11.私たちは352の加盟教会から自らのエキュメニカルな協力者たちや他の信仰共同体からの友人たち、そして世界のすべての地域から自らの多様性のただ中で一致を求めるために共に集まって、そのような愛の体験を味わいました。共に私たちはこの世界でしばしば疎外されている声に耳を傾けました。女性や青年、障がいを持つ人々、先住民族です。

12.私たちはもっと幅広い運動を、全人類の、そして実に全宇宙の和解と一致を切望します。これは、神が正義を、すべての人々に平等な場所を確立し、それによって被造世界が新しくされ強められうる一致となるでしょう。私たちはキリストの愛に依り頼み、気候正義のために行動し訴えます。私たちは、「戦争は神のみ旨と矛盾する」としたアムステルダム総会(1948年)や、「人種差別は神に対する罪である」としたナイロビ総会(1975年)と声を合わせます。私たちはこれらの声明を繰り返さなければならないことを嘆きます。

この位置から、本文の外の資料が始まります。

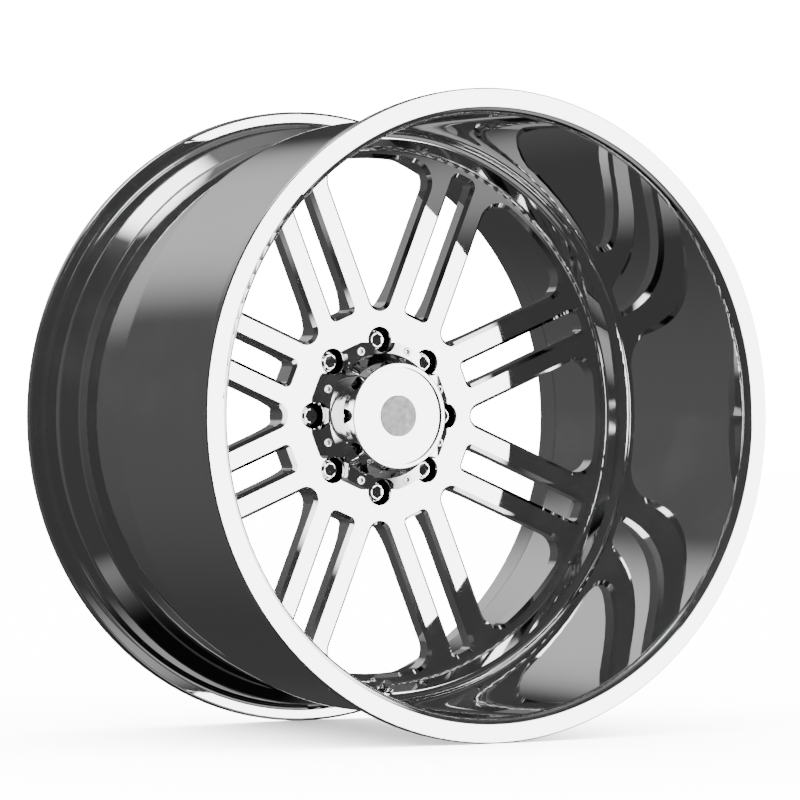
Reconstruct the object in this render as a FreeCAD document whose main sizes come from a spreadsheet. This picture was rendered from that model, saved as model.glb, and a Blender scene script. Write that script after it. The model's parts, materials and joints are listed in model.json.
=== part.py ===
import math
import os
import re

import FreeCAD
import Part
import Sketcher

# Two-piece forged deep-lip truck wheel, 26 x 16 inch, 8 studs on a 170 mm circle.
# Millimetres. The wheel axis is Y, the front (outboard) side faces -Y and +Z is up.
# The origin is the centre of the hub mounting pad. The tyre valve is at the bottom, -Z.

os.makedirs("parts", exist_ok=True)
doc = FreeCAD.newDocument("deep_lip_wheel")
sheet = doc.addObject("Spreadsheet::Sheet", "Sizes")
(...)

13.私たちの総会で、私たちは多くの言葉を使ってきましたが、しかしこれらから私たちは新たな決意を作り出しました。いま私たちは、自らの約束を行動へと変えるために、神の助けを求めます。私たちは善意あるすべての人たちと共に働くことへの責務を負います。私たちはカールスルーエにおける自らの働きの成果について省察しつつ、すべての人々に共に巡礼者となるよう招きます。なぜなら、キリストにおいて、すべてのものが新しくされるでしょうから。最後のもの、最も小さき者、そして迷えるものを含め、すべてに開かれ、そしてすべてにもたらされている彼の愛は、正義・和解と一致の巡礼において、私たちを動かし力づけることができるのです。